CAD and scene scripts
━━━━
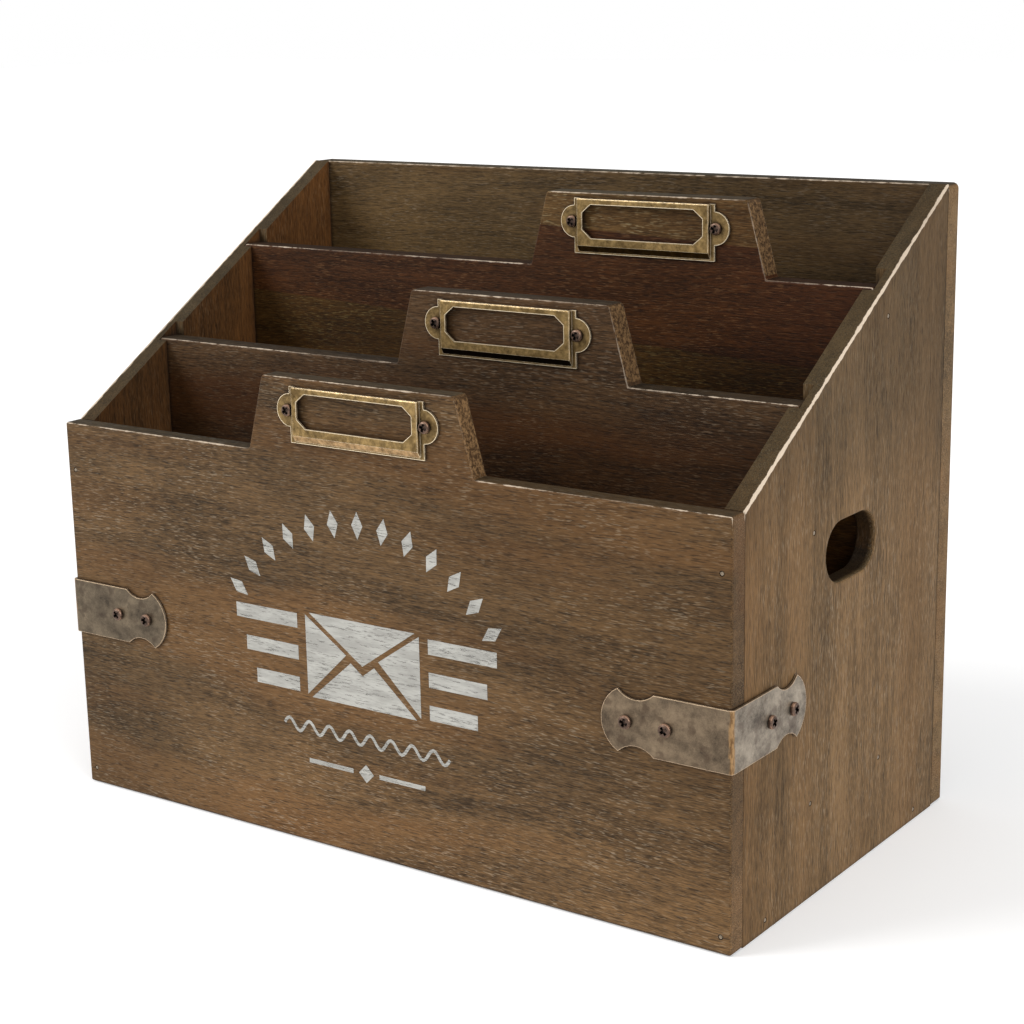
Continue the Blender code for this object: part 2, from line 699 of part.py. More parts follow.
build_front_panel(front_wood)
build_side_panel("left_side_panel", -1, side_wood)
build_side_panel("right_side_panel", 1, side_wood)
build_back_panel(back_wood)
build_bottom_panel(side_wood)
build_divider(
    "middle_divider",
    MIDDLE_DIVIDER_DEPTH,
    MIDDLE_DIVIDER_HEIGHT,
    MIDDLE_TAB_X,
    MIDDLE_FRAME_X,
    MIDDLE_FRAME_LIFT,
    middle_brads,
    divider_wood,
)
build_divider(
    "rear_divider",
    REAR_DIVIDER_DEPTH,
    REAR_DIVIDER_HEIGHT,
    REAR_TAB_X,
    REAR_FRAME_X,
    REAR_FRAME_LIFT,
    rear_brads,
    divider_wood,
)

label_screw = screw_mesh(LABEL_HEAD_RADIUS)
bracket_screw = screw_mesh(BRACKET_HEAD_RADIUS)
brad = brad_mesh()

LABELS = (
    ("front", FRONT_FRAME_X, 0.0, FRONT_HEIGHT + FRONT_FRAME_LIFT),
    ("middle", MIDDLE_FRAME_X, MIDDLE_DIVIDER_DEPTH, MIDDLE_DIVIDER_HEIGHT + MIDDLE_FRAME_LIFT),
    ("rear", REAR_FRAME_X, REAR_DIVIDER_DEPTH, REAR_DIVIDER_HEIGHT + REAR_FRAME_LIFT),
)
for row, frame_x, face_depth, frame_z in LABELS:
    build_label_frame("label_frame_" + row, frame_x, face_depth, frame_z, antique_brass)
    seats = label_screw_places(frame_x, face_depth, frame_z)
    build_screws("label_screw_" + row, label_screw, seats, dark_bronze)

for corner, side in (("left", -1), ("right", 1)):
    build_bracket("corner_bracket_" + corner, side, antique_bronze)
    seats = bracket_front_screw_places(side) + bracket_side_screw_places(side)
    build_screws("bracket_screw_" + corner, bracket_screw, seats, dark_bronze)

build_brads("front_panel_brad", brad, front_brads, bright_steel)
build_brads("back_panel_brad", brad, back_brads, bright_steel)
build_brads("bottom_panel_brad", brad, bottom_brads, bright_steel)
build_brads("middle_divider_brad", brad, middle_brads, bright_steel)
build_brads("rear_divider_brad", brad, rear_brads, bright_steel)
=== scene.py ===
"""Finishes, printed emblem, light and camera for the stained wood desk organizer.

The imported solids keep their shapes. Each gets the finish of the real board or
fitting, worked out in Object coordinates, which are the organizer's own metres:
+X to the right, -Y to the front, +Z up. The one added piece is the emblem, a
thin film of worn ink on the front panel.
"""

import math

import bpy
import numpy as np
from mathutils import Matrix, Vector


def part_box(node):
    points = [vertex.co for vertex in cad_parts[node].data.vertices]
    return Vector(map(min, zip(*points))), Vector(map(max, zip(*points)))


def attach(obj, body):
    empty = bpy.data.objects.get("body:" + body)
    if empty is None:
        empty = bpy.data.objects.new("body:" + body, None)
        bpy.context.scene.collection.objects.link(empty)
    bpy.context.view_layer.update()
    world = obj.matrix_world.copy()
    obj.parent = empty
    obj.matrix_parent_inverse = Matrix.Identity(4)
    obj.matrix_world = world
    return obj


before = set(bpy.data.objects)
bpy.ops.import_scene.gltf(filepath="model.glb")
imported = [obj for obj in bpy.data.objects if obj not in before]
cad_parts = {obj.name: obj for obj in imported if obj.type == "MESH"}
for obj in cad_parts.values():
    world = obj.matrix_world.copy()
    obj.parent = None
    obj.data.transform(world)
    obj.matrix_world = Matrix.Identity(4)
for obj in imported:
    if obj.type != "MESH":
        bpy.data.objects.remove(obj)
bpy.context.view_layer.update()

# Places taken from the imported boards
FRONT_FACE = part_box("front_panel")[0].y
BACK_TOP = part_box("back_panel")[1].z

# Tabs, as the boards are cut; a shoulder is the board's top edge beside its tab
TAB_HEIGHT = 0.032
TAB_FOOT_HALF = 0.058
TAB_SLANT = 0.0087 / TAB_HEIGHT
TAB_TUCK = 0.020
FRONT_SHOULDER = 0.170
MIDDLE_SHOULDER = 0.200
REAR_SHOULDER = 0.2368
BOTTOM_TOP = 0.009
FRONT_TAB_X = -0.0023
MIDDLE_TAB_X = 0.032
REAR_TAB_X = 0.060

# Hand hole: half circles of the radius, each this far from the hole's middle
HAND_HOLE_Z = 0.1376
HAND_HOLE_Y = FRONT_FACE + 0.095
HAND_HOLE_HALF_REACH = 0.009
HAND_HOLE_RADIUS = 0.0123
HOLE_WALL_START = 0.0003
HOLE_WALL_STOP = 0.0006

# Wear, relief and painted shade in corners
BOARD_WEAR_WIDTH = 0.00048
SLOPE_WEAR_WIDTH = 0.0009
TIMBER_RELIEF = 0.00022
METAL_RELIEF = 0.00006
INK_RELIEF = 0.00015
CORNER_SHADE_REACH = 0.003


# Placing and joining nodes ---------------------------------------------------


def place(tree, kind, inputs=None, **settings):
    """Add one node; each input is a constant, or an output to join."""
    made = tree.nodes.new("ShaderNode" + kind)
    for name, value in settings.items():
        setattr(made, name, value)
    for key, value in (inputs or {}).items():
        if isinstance(value, bpy.types.NodeSocket):
            tree.links.new(value, made.inputs[key])
        else:
            made.inputs[key].default_value = value
    return made


def maths(tree, operation, first, second=0.0, clamp=False):
    made = place(tree, "Math", {0: first, 1: second}, operation=operation, use_clamp=clamp)
    return made.outputs[0]


def smallest(tree, *values):
    least = values[0]
    for value in values[1:]:
        least = maths(tree, "MINIMUM", least, value)
    return least


def remap(tree, value, low, high, to_low=0.0, to_high=1.0, smooth=True):
    """Stretch low..high to to_low..to_high, held at both ends."""
    ends = {"Value": value, "From Min": low, "From Max": high, "To Min": to_low, "To Max": to_high}
    made = place(tree, "MapRange", ends, interpolation_type="SMOOTHSTEP" if smooth else "LINEAR")
    return made.outputs["Result"]


def mix(tree, share, base, over, blend="MIX"):
    """Colour mix of two colours."""
    made = place(tree, "Mix", {0: share, 6: base, 7: over}, data_type="RGBA", blend_type=blend)
    return made.outputs[2]


def noise(tree, vector, stretch, detail=2.0, roughness=0.5, shift=(0.0, 0.0, 0.0), distortion=0.0):
    """Noise whose cells are 1 / stretch metres long along each axis."""
    moved = place(tree, "Mapping", {"Vector": vector, "Location": shift, "Scale": stretch})
    values = {
        "Vector": moved.outputs[0],
        "Scale": 1.0,
        "Detail": detail,
        "Roughness": roughness,
        "Distortion": distortion,
    }
    return place(tree, "TexNoise", values).outputs[0]


def swing(tree, value, weight):
    """How far the value is from one half, times the weight."""
    return maths(tree, "MULTIPLY", maths(tree, "SUBTRACT", value, 0.5), weight)


def split(tree, vector):
    return place(tree, "SeparateXYZ", {0: vector}).outputs[:]


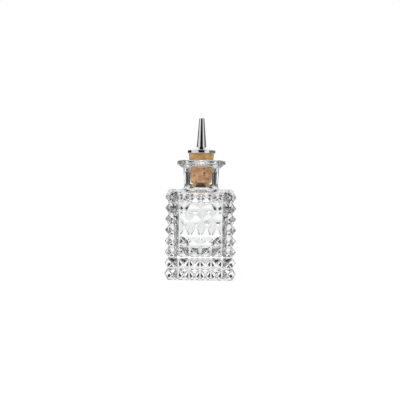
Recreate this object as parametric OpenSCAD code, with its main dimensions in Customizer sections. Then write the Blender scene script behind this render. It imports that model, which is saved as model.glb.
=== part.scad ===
━━━━
→ Requirement
Above is a listing; print exactly its lines from the one with "obj.matrix_parent_inverse = Matrix.Identity(4)" through the one with "imported = [obj", and no other lines.

→ Output
    obj.matrix_parent_inverse = Matrix.Identity(4)
    obj.matrix_world = world
    return obj


before = set(bpy.data.objects)
bpy.ops.import_scene.gltf(filepath="model.glb")
imported = [obj for obj in bpy.data.objects if obj not in before]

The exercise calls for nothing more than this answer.